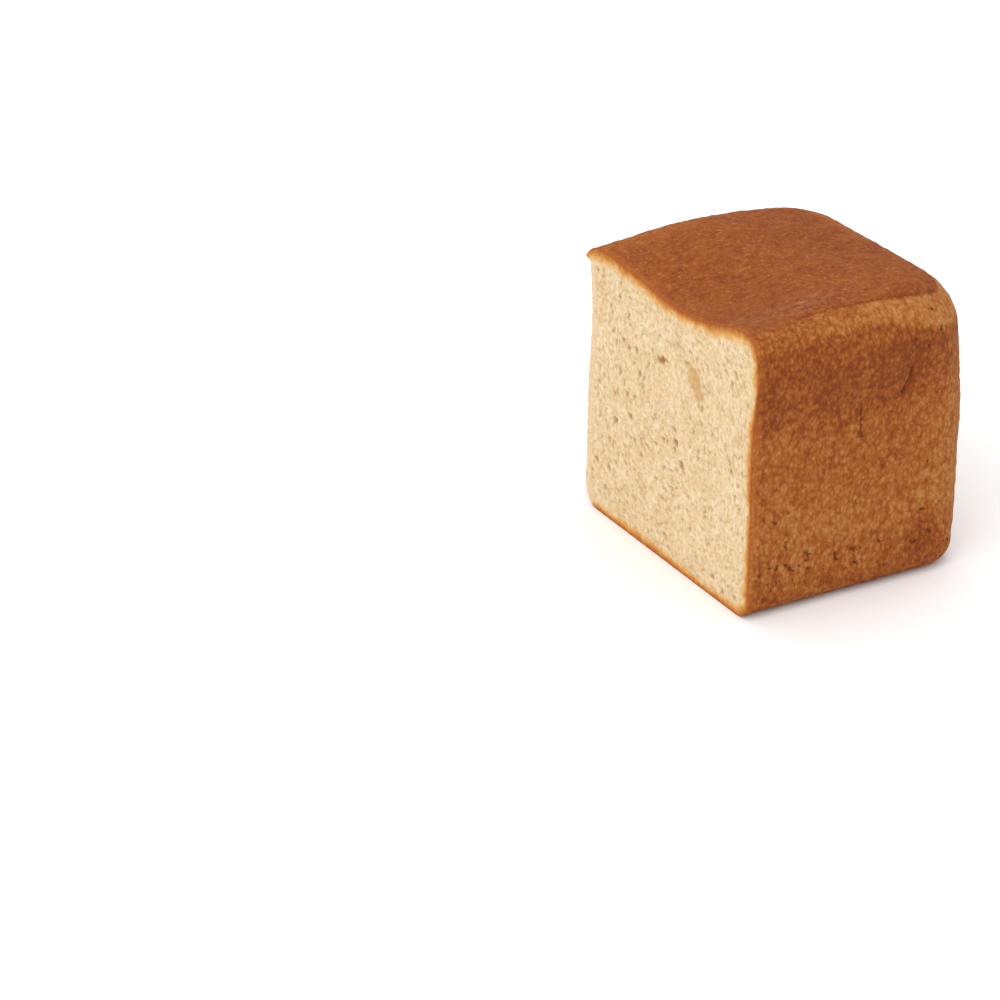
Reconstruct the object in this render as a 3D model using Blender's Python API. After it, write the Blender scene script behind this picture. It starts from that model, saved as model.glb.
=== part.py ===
"""The uncut end of a square brown tin loaf: a block of bread with one knife-cut face.

The block stands on its base. The cut face looks along -X and the baked heel along +X, the near side along -Y.
Everything is in metres, with +Z up and the origin on the floor under the middle of the block.
"""

import math

import bmesh
import bpy
from mathutils import Vector, noise

# The tin's inside, and how much of the loaf is left from the cut face to the heel
WIDTH = 0.1034
HEIGHT = 0.1013
LENGTH = 0.0890

# Rounding of the baked edges. A pair gives the values at the cut and at the heel, or at the foot and at the top.
HEEL_CORNER_RADIUS = (0.0145, 0.0265)
HEEL_CORNER_RISE = 4.0
NEAR_SHOULDER_RADIUS = (0.0050, 0.0160)
FAR_SHOULDER_RADIUS = (0.0055, 0.0195)
FOOT_RADIUS = 0.0074

# Where the top leaves the tin's lid: it droops and sags behind the knife, and is held up along the near shoulder
CUT_DROOP = 0.0038
CUT_DROOP_FADE = 0.0220
TOP_SAG = 0.0030
TOP_SAG_CENTRE = -0.0030
TOP_SAG_SPREAD = 0.0195
TOP_SAG_FADE = 0.0400
SHOULDER_LIP = 0.0004
SHOULDER_LIP_INSET = 0.0085
SHOULDER_LIP_SPREAD = 0.0130
TOP_DOME = 0.0032

# Where the walls leave the tin's sides and its end, which leans out towards the top
SHOULDER_SWELL = 0.0020
SHOULDER_SWELL_HEIGHT = 0.0870
SHOULDER_SWELL_SPREAD = 0.0125
FAR_HOLLOW = 0.0031
FAR_HOLLOW_HEIGHT = 0.0700
FAR_HOLLOW_SPREAD = 0.0240
FAR_HOLLOW_FADE = 0.0300
HEEL_BULGE = 0.0011
HEEL_TAPER = 0.0027

# The knife's face: a shallow dish
CUT_DISH = 0.0010

# Unevenness of the crust, which fades to nothing on the base
WAVE_SEED = 5
WAVE_SIZE = 0.0260
WAVE_DEPTH = 0.0006

# Skin lower than this is pressed level by the loaf's weight
PRESSED_LEVEL = 0.00002

# The grid on each face of the block, drawn together towards the edges
GRID_CUTS = 27
GRID_CROWDING = 0.50

CRUST_COLOUR = (0.42, 0.17, 0.055, 1.0)
CRUMB_COLOUR = (0.74, 0.56, 0.34, 1.0)
CRUST_ROUGHNESS = 0.55
CRUMB_ROUGHNESS = 0.90


def clear_scene():
    for obj in list(bpy.data.objects):
        bpy.data.objects.remove(obj, do_unlink=True)


def smooth(share):
    """Runs from 0 to 1 with no kink at either end."""
    share = min(1.0, max(0.0, share))
    return share * share * (3.0 - 2.0 * share)


def hump(distance, spread):
    """A bell of height 1 at distance 0."""
    return math.exp(-((distance / spread) ** 2))


def blend(pair, share):
    """Goes from the first value of a pair to the second."""
    return pair[0] + (pair[1] - pair[0]) * share


def crowded(share):
    """Moves a grid line's share of a face towards the nearer edge, for finer facets on the rounding."""
    return share - GRID_CROWDING * math.sin(2.0 * math.pi * share) / (2.0 * math.pi)


def round_corner(across, up):
    """Turns a point of a square corner zone into the point of its quarter disc with the same share of the way out.

    Both distances are measured from the corner's centre.
    """
    distance = math.hypot(across, up)
    if distance == 0.0:
        return 0.0, 0.0
    share = max(abs(across), abs(up)) / distance
    return across * share, up * share


def round_heel(x, y, radius):
    """Rounds the heel's two upright edges; those of the cut face stay sharp.

    Gives the corner's centre, and the way from there to the point.
    """
    centre = Vector((min(x, LENGTH - radius), math.copysign(min(abs(y), WIDTH / 2 - radius), y)))
    return centre, Vector(round_corner(x - centre.x, y - centre.y))


def edge_radius(x, y, z):
    """The rounding of the shoulder, or of the foot, at this place."""
    if z < HEIGHT / 2:
        return FOOT_RADIUS
    along = smooth(x / LENGTH)
    shoulders = (blend(FAR_SHOULDER_RADIUS, along), blend(NEAR_SHOULDER_RADIUS, along))
    return blend(shoulders, smooth(0.5 - y / WIDTH))


def round_edges(point):
    """Rounds every edge of the box except the four round the cut face."""
    x, y, z = point
    corner_radius = blend(HEEL_CORNER_RADIUS, smooth(z / HEIGHT) ** HEEL_CORNER_RISE)
    centre, way_out = round_heel(x, y, corner_radius)
    radius = edge_radius(x, y, z)
    core_out = min(way_out.length, corner_radius - radius)
    core_z = min(max(z, radius), HEIGHT - radius)
    out, up = round_corner(way_out.length - core_out, z - core_z)
    if way_out.length > 0.0:
        centre += way_out.normalized() * (core_out + out)
    return Vector((centre.x, centre.y, core_z + up))


def top_rise(x, y):
    """How far the top crust stands above or below the tin's lid."""
    from_near = y + WIDTH / 2
    lip = hump(from_near - SHOULDER_LIP_INSET, SHOULDER_LIP_SPREAD)
    droop = -CUT_DROOP * (1.0 - lip) * hump(x, CUT_DROOP_FADE)
    sag = -TOP_SAG * hump(y - TOP_SAG_CENTRE, TOP_SAG_SPREAD) * hump(x, TOP_SAG_FADE)
    dome = TOP_DOME * math.sin(math.pi * smooth(x / LENGTH)) * math.cos(math.pi * y / WIDTH)
    return SHOULDER_LIP * lip + droop + sag + dome


def side_swell(x, y, z):
    """How far a side wall stands past the tin's plane: the near one swells at its shoulder, the far one sinks in."""
    if y < 0.0:
        return SHOULDER_SWELL * hump(z - SHOULDER_SWELL_HEIGHT, SHOULDER_SWELL_SPREAD)
    return -FAR_HOLLOW * hump(z - FAR_HOLLOW_HEIGHT, FAR_HOLLOW_SPREAD) * hump(x, FAR_HOLLOW_FADE)


def face_dome(y, z):
    """A low dome over an end face, 0 at its edges and 1 at its middle."""
    return math.cos(math.pi * y / WIDTH) * math.sin(math.pi * z / HEIGHT)


def bake(point):
    """Moves a point of the rounded box to where the baked and sagged bread has it."""
    x, y, z = point
    moved = Vector(point)
    moved.z += smooth(z / HEIGHT) ** 2 * top_rise(x, y)
    moved.y += (2.0 * y / WIDTH) ** 3 * side_swell(x, y, z)
    moved.x += smooth(x / LENGTH) ** 2 * (HEEL_BULGE * face_dome(y, z) + HEEL_TAPER * (z / HEIGHT - 0.5))
    moved.x += (1.0 - smooth(2.0 * x / LENGTH)) * CUT_DISH * face_dome(y, z)
    return moved


def wave(point):
    """The slow unevenness of the whole crust, held still on the base."""
    lifted = smooth(point.z / (2.0 * FOOT_RADIUS))
    return point + noise.noise_vector(point / WAVE_SIZE) * WAVE_DEPTH * lifted


def block_mesh():
    """A box of even grids, one on each face, shaped point by point."""
    noise.seed_set(WAVE_SEED)
    shaped = bmesh.new()
    bmesh.ops.create_cube(shaped, size=1.0)
    bmesh.ops.subdivide_edges(shaped, edges=shaped.edges[:], cuts=GRID_CUTS, use_grid_fill=True)
    for vertex in shaped.verts:
        share = [crowded(value + 0.5) for value in vertex.co]
        box_point = Vector((share[0] * LENGTH, (share[1] - 0.5) * WIDTH, share[2] * HEIGHT))
        vertex.co = wave(bake(round_edges(box_point)))
    stand_at_origin(shaped)
    bmesh.ops.recalc_face_normals(shaped, faces=shaped.faces[:])
    return shaped


def stand_at_origin(shaped):
    """Puts the middle of the block's box over the origin and its lowest skin level on the floor."""
    lowest = Vector(min(vertex.co[axis] for vertex in shaped.verts) for axis in range(3))
    highest = Vector(max(vertex.co[axis] for vertex in shaped.verts) for axis in range(3))
    middle = (lowest + highest) / 2
    bmesh.ops.translate(shaped, verts=shaped.verts[:], vec=(-middle.x, -middle.y, -lowest.z))
    for vertex in shaped.verts:
        if vertex.co.z < PRESSED_LEVEL:
            vertex.co.z = 0.0


def bread_material(name, colour, roughness):
    material = bpy.data.materials.new(name)
    material.use_nodes = True
    shader = material.node_tree.nodes["Principled BSDF"]
    shader.inputs["Base Color"].default_value = colour
    shader.inputs["Roughness"].default_value = roughness
    shader.inputs["Metallic"].default_value = 0.0
    return material


def paint_cut_face(mesh):
    """Gives the faces that look along -X the crumb's colour."""
    for face in mesh.polygons:
        face.material_index = 1 if face.normal.x < -0.9 else 0


def main():
    clear_scene()
    collection = bpy.data.collections.new("brown_bread")
    bpy.context.scene.collection.children.link(collection)
    shaped = block_mesh()
    mesh = bpy.data.meshes.new("loaf")
    shaped.to_mesh(mesh)
    shaped.free()
    loaf = bpy.data.objects.new("loaf", mesh)
    collection.objects.link(loaf)
    mesh.materials.append(bread_material("crust", CRUST_COLOUR, CRUST_ROUGHNESS))
    mesh.materials.append(bread_material("crumb", CRUMB_COLOUR, CRUMB_ROUGHNESS))
    paint_cut_face(mesh)
    mesh.shade_smooth()
    mesh.set_sharp_from_angle(angle=math.radians(50))


if __name__ == "__main__":
    main()
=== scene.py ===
"""The looks of a square brown tin loaf's uncut end: baked crust, knife-cut crumb and the bran on it.

Everything is in metres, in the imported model's frame: +Z up, the cut face along -X, the baked heel along +X
and the near side wall along -Y. The crust and the crumb follow the form of the CAD solid they stand for.
"""

from __future__ import annotations

import logging
import math
from dataclasses import dataclass, field, replace
from enum import Enum

import bmesh
import bpy
import numpy as np
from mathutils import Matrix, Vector, kdtree, noise


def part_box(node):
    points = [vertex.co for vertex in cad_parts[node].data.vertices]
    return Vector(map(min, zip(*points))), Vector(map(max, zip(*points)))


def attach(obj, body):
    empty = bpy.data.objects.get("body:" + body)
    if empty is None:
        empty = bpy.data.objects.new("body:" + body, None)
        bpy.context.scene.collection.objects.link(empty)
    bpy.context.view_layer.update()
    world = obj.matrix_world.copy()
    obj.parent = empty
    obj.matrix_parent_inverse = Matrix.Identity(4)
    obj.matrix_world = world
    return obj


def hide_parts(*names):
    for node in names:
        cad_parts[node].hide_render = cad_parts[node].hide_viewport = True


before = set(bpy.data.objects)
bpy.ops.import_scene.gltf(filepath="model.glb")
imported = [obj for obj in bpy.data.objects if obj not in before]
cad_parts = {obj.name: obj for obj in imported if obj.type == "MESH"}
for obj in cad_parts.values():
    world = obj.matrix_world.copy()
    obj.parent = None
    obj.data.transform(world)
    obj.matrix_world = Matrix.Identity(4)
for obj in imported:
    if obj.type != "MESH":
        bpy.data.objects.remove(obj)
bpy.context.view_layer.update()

LOG = logging.getLogger("brown_bread")
BODY = "root"
NODE = "loaf"
FIT_STEPS = 41
TINY = 1e-12

Array = np.ndarray
Pair = tuple[float, float]
Line =tuple[Pair, ...]
Spot = tuple[float, float, float]
Colour = tuple[float, float, float]
Stops = tuple[tuple[float, Colour], ...]
Socket = bpy.types.NodeSocket


class Slot(Enum):
    """The record's material slots."""

    CRUST = "crust"
    CRUMB = "crumb"


class Mark(Enum):
    """The named values that the meshes carry for their materials."""

    TONE = "bake_tone"
    PIT = "pit"
    # Where the top is glossier; the same mask places the painted sheen, a painted reflection, in the crust's
    # colour
    GLOSS_AND_PAINTED_SHEEN = "gloss_and_painted_sheen"
    PORE = "pore"
    SECTION = "crust_section"
    FAR_SKIN = "far_skin"
    FIBRE = "fibre"
    HOLLOW = "long_hollow"
    CALM = "calm_top"
    RIM = "knife_rim"


class Kind(Enum):
    """The patterns that the bread's materials share."""

    MOTTLE = "Bread mottle"
    FLECKS = "Bread flecks"
    GRAINS = "Bread grains"


def smooth(share: Array) -> Array:
    """Run from 0 to 1 with no kink at either end; below share 0 it stays 0, and above share 1 it stays 1."""
    held = np.clip(share, 0.0, 1.0)
    return held * held * (3.0 - 2.0 * held)


def rise(value: Array, stretch: Pair) -> Array:
    """Run smoothly from 0 to 1 over a stretch, which is given by its start and its length."""
    return smooth((value - stretch[0]) / stretch[1])


def hump(distance: Array, spread: float) -> Array:
    """Give a bell of height 1 at distance 0, which has sunk to about a third at its spread."""
    return np.exp(-((distance / spread) ** 2))


def bell(value: Array, shape: Pair) -> Array:
    """Give a bell of height 1, which is given by its middle and its spread."""
    return hump(value - shape[0], shape[1])


def between(pair: Pair, share: Array) -> Array:
    """Go from the first value of a pair, at share 0, to the second, at share 1."""
    return pair[0] + (pair[1] - pair[0]) * share


def turned(across: Array, up: Array) -> tuple[Array, Array]:
    """Turn points of a square corner zone into those of its quarter disc with the same share of the way out.

    Args:
        across: Distances from the corner's centre, sideways.
        up: Distances from the corner's centre, upwards.

    Returns:
        The new distances.
    """
    distance = np.maximum(np.hypot(across, up), TINY)
    share = np.maximum(np.abs(across), np.abs(up)) / distance
    return across * share, up * share


def beside(places: Array, start: Array, end: Array) -> tuple[Array, Array]:
    """Measure how each place lies to a straight run.

    Args:
        places: Places of two numbers, one in each row.
        start: Where the run starts.
        end: Where it ends, which may be its start.

    Returns:
        Their distances from the run, and their shares of the way along it.
    """
    run = end - start
    share = np.clip((places - start) @ run / max(float(run @ run), TINY), 0.0, 1.0)
    return np.hypot(*(places - start - share[:, None] * run).T), share


@dataclass(frozen=True)
class Lumps:
    """Smooth noise: the size of its lumps, their strength, and the seed that gives just these lumps."""

    size: float
    strength: float
    seed: int
    seeds_apart: Spot = (17.3, 41.9, 5.7)

    def at(self, points: Array) -> Array:
        """Read the noise at points, one in each row; it stays between about -strength and strength."""
        places = (points / self.size + np.array(self.seeds_apart) * self.seed).tolist()
        return self.strength * np.array([noise.noise(place) for place in places])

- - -

» Prompt
The lines to extract from the data above begin with the line containing "shaped.free()" and end with the line containing "obj.matrix_parent_inverse = Matrix.Identity(4)". Extract them exactly, including both.

» Response to the task
    shaped.free()
    loaf = bpy.data.objects.new("loaf", mesh)
    collection.objects.link(loaf)
    mesh.materials.append(bread_material("crust", CRUST_COLOUR, CRUST_ROUGHNESS))
    mesh.materials.append(bread_material("crumb", CRUMB_COLOUR, CRUMB_ROUGHNESS))
    paint_cut_face(mesh)
    mesh.shade_smooth()
    mesh.set_sharp_from_angle(angle=math.radians(50))


if __name__ == "__main__":
    main()
=== scene.py ===
"""The looks of a square brown tin loaf's uncut end: baked crust, knife-cut crumb and the bran on it.

Everything is in metres, in the imported model's frame: +Z up, the cut face along -X, the baked heel along +X
and the near side wall along -Y. The crust and the crumb follow the form of the CAD solid they stand for.
"""

from __future__ import annotations

import logging
import math
from dataclasses import dataclass, field, replace
from enum import Enum

import bmesh
import bpy
import numpy as np
from mathutils import Matrix, Vector, kdtree, noise


def part_box(node):
    points = [vertex.co for vertex in cad_parts[node].data.vertices]
    return Vector(map(min, zip(*points))), Vector(map(max, zip(*points)))


def attach(obj, body):
    empty = bpy.data.objects.get("body:" + body)
    if empty is None:
        empty = bpy.data.objects.new("body:" + body, None)
        bpy.context.scene.collection.objects.link(empty)
    bpy.context.view_layer.update()
    world = obj.matrix_world.copy()
    obj.parent = empty
    obj.matrix_parent_inverse = Matrix.Identity(4)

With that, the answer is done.